Blue House Farm sits at the eastern end of the coastal agricultural valley behind Pescadero, California, 48 miles from Mission Pie and steps away from the entrance to Butano Canyon. Blue House Farm is a certified organic farm whose mild climate allows for an incredible diversity of crops for local markets. Ryan Casey takes special pride in producing the freshest greens, tasty strawberries, and dry-farmed tomatoes.
We have enjoyed a working relationship with Blue House farm since 2008, and have been most inspired by watching their young farm business grow in production and marketing breadth. We purchase about 1/3 of the season’s strawberries from Blue House, and many vegetable ingredients for our savory menu, as well as flowers that bring summer beauty into our shop.
There are many benefits to sourcing produce directly from farms, and we have direct purchase relationships with several, though none more developed and multi-faceted than with Blue House Farm. Buying direct from a farm reduces the transit time for produce, and generally allows for harvest when fruits are at their ripest. Secondly, when we buy direct from a farm, that farmer gains a larger fraction of the food dollar, which can be particularly meaningful for smaller scale farmers with less access to the wholesale market. We enjoy buying from farms where the scale of our purchasing represents a meaningful contribution to the stability and health of that farm’s economy.

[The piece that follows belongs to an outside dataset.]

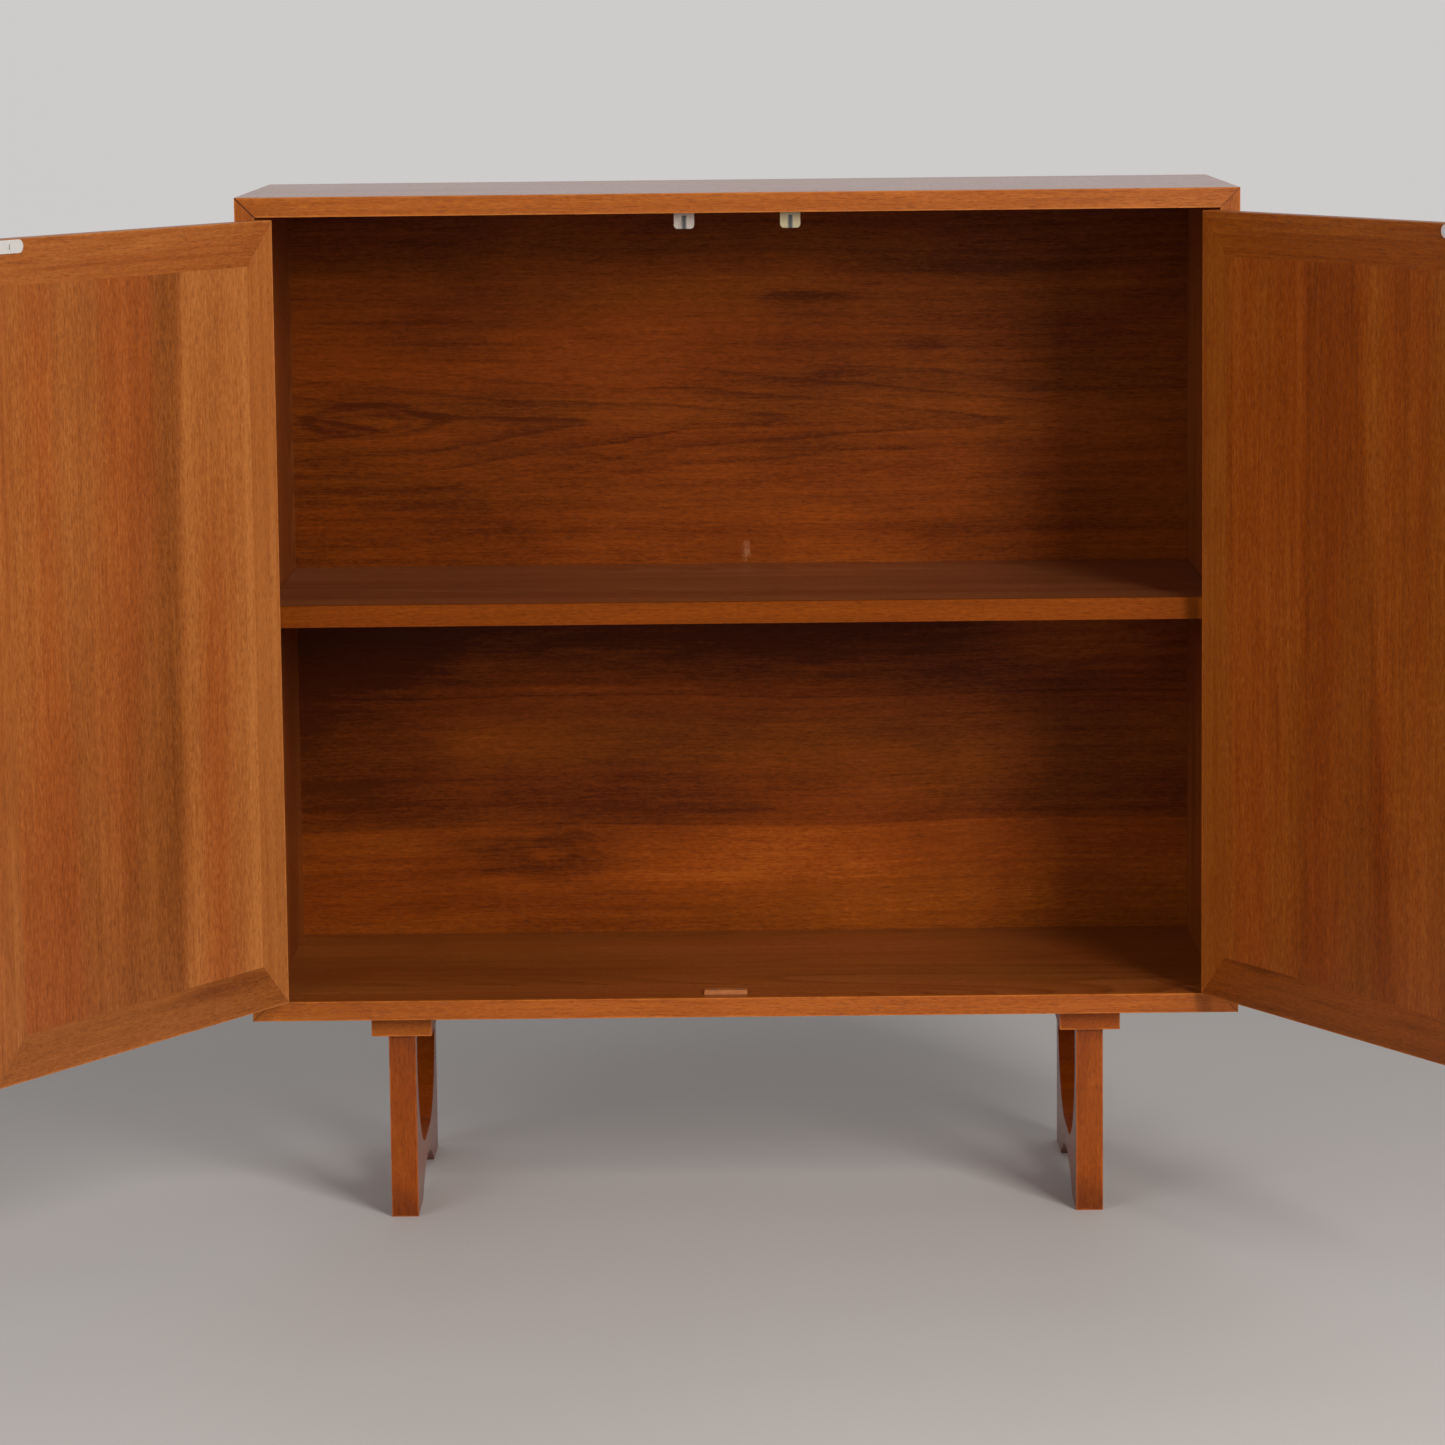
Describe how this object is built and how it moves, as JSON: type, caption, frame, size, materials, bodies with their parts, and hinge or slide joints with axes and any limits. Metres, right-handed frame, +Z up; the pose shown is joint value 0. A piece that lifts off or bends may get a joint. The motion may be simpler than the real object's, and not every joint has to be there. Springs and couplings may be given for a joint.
{
  "type": "cabinet",
  "caption": "Tall mid-century teak cupboard on scooped board legs, with a fixed shelf and two inset doors standing open.",
  "frame": {"origin": "On the floor, centred left to right, midway between the back of the carcass and the front edge of the open doors.", "axes": "+X to the viewer's right along the width, +Y to the back of the cabinet, +Z up. The doors open towards -Y."},
  "size_m": [1.3192, 0.7612, 0.958],
  "materials": {
    "carcass_veneer": "lacquered teak veneer, semi-gloss",
    "top_veneer": "polished teak veneer, semi-gloss",
    "back_veneer": "figured teak veneer, satin",
    "solid_teak": "solid teak lipping, semi-gloss",
    "door_teak": "lacquered teak veneer, semi-gloss",
    "leg_teak": "glossy lacquered solid teak",
    "cleat_teak": "oiled teak, paler than the leg",
    "pale_beech": "plain beech, matt",
    "hinge_brass": "drawn brass, lightly tarnished",
    "screw_steel": "steel, lightly worn",
    "strike_steel": "bright plated steel",
    "pole_steel": "mild steel, dull",
    "magnet_ferrite": "dark ceramic magnet",
    "catch_grey": "off-white moulded plastic",
    "catch_cream": "yellowed cream moulded plastic"
  },
  "bodies": {
    "carcass": {"bottom_panel": "carcass_veneer", "top_panel": "top_veneer", "left_side": "carcass_veneer", "right_side": "carcass_veneer", "shelf": "carcass_veneer", "back_panel": "back_veneer", "top_lipping": "solid_teak", "bottom_lipping": "solid_teak", "left_side_lipping": "solid_teak", "right_side_lipping": "solid_teak", "shelf_lipping": "solid_teak", "corner_tongues": "pale_beech", "door_stop": "pale_beech", "leg_dowels": "pale_beech", "shelf_studs": "pale_beech", "left_leg_cleat": "cleat_teak", "right_leg_cleat": "cleat_teak", "left_leg": "leg_teak", "right_leg": "leg_teak", "left_hinge_side_leaves": "hinge_brass", "left_hinge_pins": "hinge_brass", "left_hinge_side_screws": "hinge_brass", "left_catch_poles": "pole_steel", "left_catch_magnet": "magnet_ferrite", "right_hinge_side_leaves": "hinge_brass", "right_hinge_pins": "hinge_brass", "right_hinge_side_screws": "hinge_brass", "right_catch_poles": "pole_steel", "right_catch_magnet": "magnet_ferrite", "left_catch_body": "catch_grey", "right_catch_body": "catch_cream", "catch_screws": "screw_steel", "leg_screws": "screw_steel", "door_stop_screws": "screw_steel", "back_panel_screws": "screw_steel"},
    "left_door": {"left_door_panel": "door_teak", "left_door_hinge_stile": "door_teak", "left_door_meeting_stile": "door_teak", "left_door_top_rail": "door_teak", "left_door_bottom_rail": "door_teak", "left_door_knob": "solid_teak", "left_strike": "strike_steel", "left_strike_screw": "screw_steel", "left_hinge_door_leaves": "hinge_brass", "left_hinge_door_screws": "hinge_brass"},
    "right_door": {"right_door_panel": "door_teak", "right_door_hinge_stile": "door_teak", "right_door_meeting_stile": "door_teak", "right_door_top_rail": "door_teak", "right_door_bottom_rail": "door_teak", "right_door_knob": "solid_teak", "right_strike": "strike_steel", "right_strike_screw": "screw_steel", "right_hinge_door_leaves": "hinge_brass", "right_hinge_door_screws": "hinge_brass"}
  },
  "joints": [
    {"name": "left_door_hinge", "type": "hinge", "parent": "carcass", "child": "left_door", "pos_m": [-0.4385, 0.0146, 0.577], "axis": [0, 0, 1], "range_deg": [-60.5, 119.5]},
    {"name": "right_door_hinge", "type": "hinge", "parent": "carcass", "child": "right_door", "pos_m": [0.4385, 0.0146, 0.577], "axis": [0, 0, -1], "range_deg": [-62, 118]}
  ]
}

We seek opportunities to take these direct market relationships a step further. For example, in late 2009, we committed to buy young rhubarb plants to support Blue House Farm in Pescadero to step into rhubarb production. It turned out that part of the reason we were having trouble sourcing rhubarb locally is because the investment in plants and/or time for them to reach maturity is an impediment for farmers. We realized we could commit to parking the resources in the ground and being patient while those plants grew to harvestable size – your loyalty as customers enables us to support our farmers in the same way. Spring 2012 will yield the reward – thousands of pounds of rhubarb grown only 50 miles away!